DIRECTIVE> Print the data that follows exactly.

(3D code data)
** start **

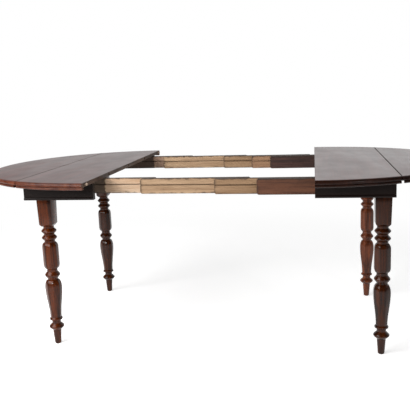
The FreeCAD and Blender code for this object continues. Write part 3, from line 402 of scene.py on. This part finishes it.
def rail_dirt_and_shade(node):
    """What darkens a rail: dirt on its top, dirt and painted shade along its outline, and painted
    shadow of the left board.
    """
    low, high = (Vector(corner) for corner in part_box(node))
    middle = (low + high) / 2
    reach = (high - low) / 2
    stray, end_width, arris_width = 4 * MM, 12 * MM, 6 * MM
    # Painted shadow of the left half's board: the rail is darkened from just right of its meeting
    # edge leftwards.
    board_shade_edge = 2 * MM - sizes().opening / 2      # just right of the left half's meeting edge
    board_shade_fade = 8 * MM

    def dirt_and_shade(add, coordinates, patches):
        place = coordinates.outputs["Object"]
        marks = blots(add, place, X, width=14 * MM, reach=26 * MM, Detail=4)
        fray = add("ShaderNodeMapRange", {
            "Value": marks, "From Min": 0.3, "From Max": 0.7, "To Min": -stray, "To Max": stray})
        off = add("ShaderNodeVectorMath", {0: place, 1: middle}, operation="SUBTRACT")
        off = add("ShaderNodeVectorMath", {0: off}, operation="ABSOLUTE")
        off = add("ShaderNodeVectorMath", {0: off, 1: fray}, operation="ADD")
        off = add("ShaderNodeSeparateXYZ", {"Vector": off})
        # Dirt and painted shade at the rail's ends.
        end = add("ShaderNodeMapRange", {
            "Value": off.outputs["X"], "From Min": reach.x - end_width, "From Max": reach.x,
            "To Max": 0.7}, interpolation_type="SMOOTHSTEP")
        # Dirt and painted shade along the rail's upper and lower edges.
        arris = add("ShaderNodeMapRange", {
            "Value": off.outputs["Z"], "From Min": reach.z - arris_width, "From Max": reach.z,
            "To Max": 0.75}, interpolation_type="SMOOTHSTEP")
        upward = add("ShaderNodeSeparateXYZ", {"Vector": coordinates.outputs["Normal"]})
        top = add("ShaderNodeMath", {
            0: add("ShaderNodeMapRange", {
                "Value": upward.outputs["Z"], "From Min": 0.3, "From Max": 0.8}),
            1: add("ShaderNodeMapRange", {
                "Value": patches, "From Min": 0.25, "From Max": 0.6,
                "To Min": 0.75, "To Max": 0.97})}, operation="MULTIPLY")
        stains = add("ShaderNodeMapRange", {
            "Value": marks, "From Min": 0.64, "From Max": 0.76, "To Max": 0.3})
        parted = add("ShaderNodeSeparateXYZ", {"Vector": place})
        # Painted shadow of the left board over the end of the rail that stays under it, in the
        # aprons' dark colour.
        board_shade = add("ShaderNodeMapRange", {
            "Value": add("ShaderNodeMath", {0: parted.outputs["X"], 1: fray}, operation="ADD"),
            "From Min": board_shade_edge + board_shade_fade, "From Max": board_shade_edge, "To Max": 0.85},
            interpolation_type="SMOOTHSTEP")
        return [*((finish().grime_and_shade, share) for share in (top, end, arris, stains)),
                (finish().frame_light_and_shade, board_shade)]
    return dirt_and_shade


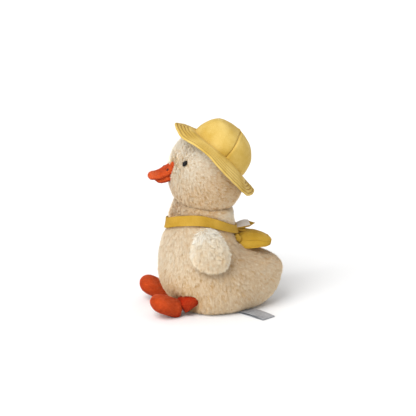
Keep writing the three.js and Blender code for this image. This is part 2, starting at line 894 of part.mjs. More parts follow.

** end **

OUTPUT OF THE TASK>
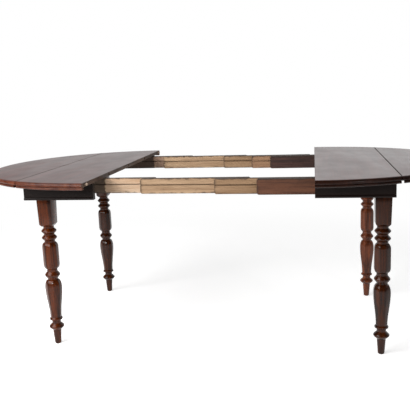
The FreeCAD and Blender code for this object continues. Write part 3, from line 402 of scene.py on. This part finishes it.
def rail_dirt_and_shade(node):
    """What darkens a rail: dirt on its top, dirt and painted shade along its outline, and painted
    shadow of the left board.
    """
    low, high = (Vector(corner) for corner in part_box(node))
    middle = (low + high) / 2
    reach = (high - low) / 2
    stray, end_width, arris_width = 4 * MM, 12 * MM, 6 * MM
    # Painted shadow of the left half's board: the rail is darkened from just right of its meeting
    # edge leftwards.
    board_shade_edge = 2 * MM - sizes().opening / 2      # just right of the left half's meeting edge
    board_shade_fade = 8 * MM

    def dirt_and_shade(add, coordinates, patches):
        place = coordinates.outputs["Object"]
        marks = blots(add, place, X, width=14 * MM, reach=26 * MM, Detail=4)
        fray = add("ShaderNodeMapRange", {
            "Value": marks, "From Min": 0.3, "From Max": 0.7, "To Min": -stray, "To Max": stray})
        off = add("ShaderNodeVectorMath", {0: place, 1: middle}, operation="SUBTRACT")
        off = add("ShaderNodeVectorMath", {0: off}, operation="ABSOLUTE")
        off = add("ShaderNodeVectorMath", {0: off, 1: fray}, operation="ADD")
        off = add("ShaderNodeSeparateXYZ", {"Vector": off})
        # Dirt and painted shade at the rail's ends.
        end = add("ShaderNodeMapRange", {
            "Value": off.outputs["X"], "From Min": reach.x - end_width, "From Max": reach.x,
            "To Max": 0.7}, interpolation_type="SMOOTHSTEP")
        # Dirt and painted shade along the rail's upper and lower edges.
        arris = add("ShaderNodeMapRange", {
            "Value": off.outputs["Z"], "From Min": reach.z - arris_width, "From Max": reach.z,
            "To Max": 0.75}, interpolation_type="SMOOTHSTEP")
        upward = add("ShaderNodeSeparateXYZ", {"Vector": coordinates.outputs["Normal"]})
        top = add("ShaderNodeMath", {
            0: add("ShaderNodeMapRange", {
                "Value": upward.outputs["Z"], "From Min": 0.3, "From Max": 0.8}),
            1: add("ShaderNodeMapRange", {
                "Value": patches, "From Min": 0.25, "From Max": 0.6,
                "To Min": 0.75, "To Max": 0.97})}, operation="MULTIPLY")
        stains = add("ShaderNodeMapRange", {
            "Value": marks, "From Min": 0.64, "From Max": 0.76, "To Max": 0.3})
        parted = add("ShaderNodeSeparateXYZ", {"Vector": place})
        # Painted shadow of the left board over the end of the rail that stays under it, in the
        # aprons' dark colour.
        board_shade = add("ShaderNodeMapRange", {
            "Value": add("ShaderNodeMath", {0: parted.outputs["X"], 1: fray}, operation="ADD"),
            "From Min": board_shade_edge + board_shade_fade, "From Max": board_shade_edge, "To Max": 0.85},
            interpolation_type="SMOOTHSTEP")
        return [*((finish().grime_and_shade, share) for share in (top, end, arris, stains)),
                (finish().frame_light_and_shade, board_shade)]
    return dirt_and_shade


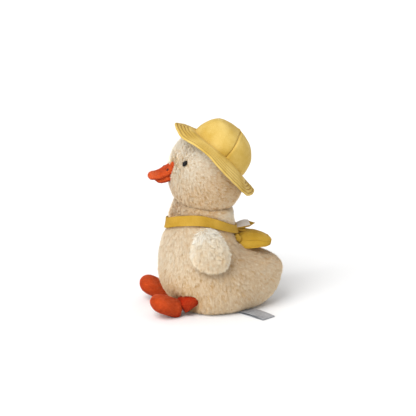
Keep writing the three.js and Blender code for this image. This is part 2, starting at line 894 of part.mjs. More parts follow.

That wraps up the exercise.